>>>>

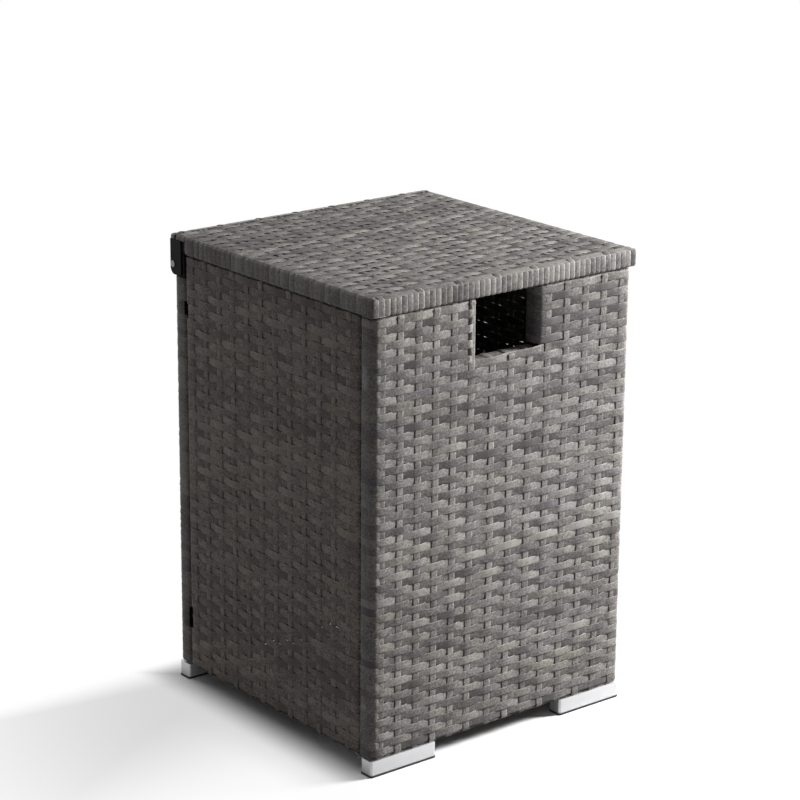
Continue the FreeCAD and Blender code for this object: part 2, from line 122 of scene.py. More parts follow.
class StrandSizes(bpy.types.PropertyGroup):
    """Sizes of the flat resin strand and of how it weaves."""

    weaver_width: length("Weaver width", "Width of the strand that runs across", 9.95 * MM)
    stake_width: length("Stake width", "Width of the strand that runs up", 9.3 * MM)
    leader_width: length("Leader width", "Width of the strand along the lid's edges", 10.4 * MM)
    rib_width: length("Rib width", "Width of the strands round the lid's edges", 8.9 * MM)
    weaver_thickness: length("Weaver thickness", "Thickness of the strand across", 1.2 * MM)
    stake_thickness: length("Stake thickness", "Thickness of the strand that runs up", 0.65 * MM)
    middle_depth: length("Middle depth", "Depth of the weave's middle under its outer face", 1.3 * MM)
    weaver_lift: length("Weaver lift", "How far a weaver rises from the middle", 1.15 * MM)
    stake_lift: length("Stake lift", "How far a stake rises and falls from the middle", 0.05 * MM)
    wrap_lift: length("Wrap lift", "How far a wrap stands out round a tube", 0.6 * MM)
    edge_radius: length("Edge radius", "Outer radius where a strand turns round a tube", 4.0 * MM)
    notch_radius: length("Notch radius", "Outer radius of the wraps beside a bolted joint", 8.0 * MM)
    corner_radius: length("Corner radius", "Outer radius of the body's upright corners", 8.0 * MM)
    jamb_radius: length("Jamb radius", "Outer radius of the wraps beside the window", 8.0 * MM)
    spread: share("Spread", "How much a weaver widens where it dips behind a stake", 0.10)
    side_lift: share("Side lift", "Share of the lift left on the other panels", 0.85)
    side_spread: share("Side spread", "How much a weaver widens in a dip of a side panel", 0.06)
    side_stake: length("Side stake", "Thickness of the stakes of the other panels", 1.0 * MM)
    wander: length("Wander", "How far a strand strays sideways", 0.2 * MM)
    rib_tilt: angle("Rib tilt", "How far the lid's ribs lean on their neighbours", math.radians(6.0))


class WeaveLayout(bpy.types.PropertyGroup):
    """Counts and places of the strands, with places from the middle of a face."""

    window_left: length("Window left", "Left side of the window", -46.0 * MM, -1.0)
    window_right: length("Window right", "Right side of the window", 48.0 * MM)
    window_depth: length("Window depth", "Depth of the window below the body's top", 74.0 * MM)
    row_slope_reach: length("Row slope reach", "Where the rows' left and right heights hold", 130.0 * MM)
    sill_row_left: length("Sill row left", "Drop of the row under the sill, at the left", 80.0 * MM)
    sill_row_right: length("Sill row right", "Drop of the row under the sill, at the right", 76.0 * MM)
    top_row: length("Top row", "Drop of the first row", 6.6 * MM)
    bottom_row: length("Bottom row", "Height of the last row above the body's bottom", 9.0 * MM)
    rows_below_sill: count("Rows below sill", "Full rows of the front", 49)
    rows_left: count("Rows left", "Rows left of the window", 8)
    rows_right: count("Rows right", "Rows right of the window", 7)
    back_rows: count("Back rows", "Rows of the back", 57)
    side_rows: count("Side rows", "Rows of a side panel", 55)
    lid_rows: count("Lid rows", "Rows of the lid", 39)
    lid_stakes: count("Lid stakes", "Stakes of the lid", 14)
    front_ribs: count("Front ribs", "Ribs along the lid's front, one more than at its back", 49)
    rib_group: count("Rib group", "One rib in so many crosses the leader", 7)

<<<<

Given request:
State only the count of lines above that hold the string "from".

Full solution:
4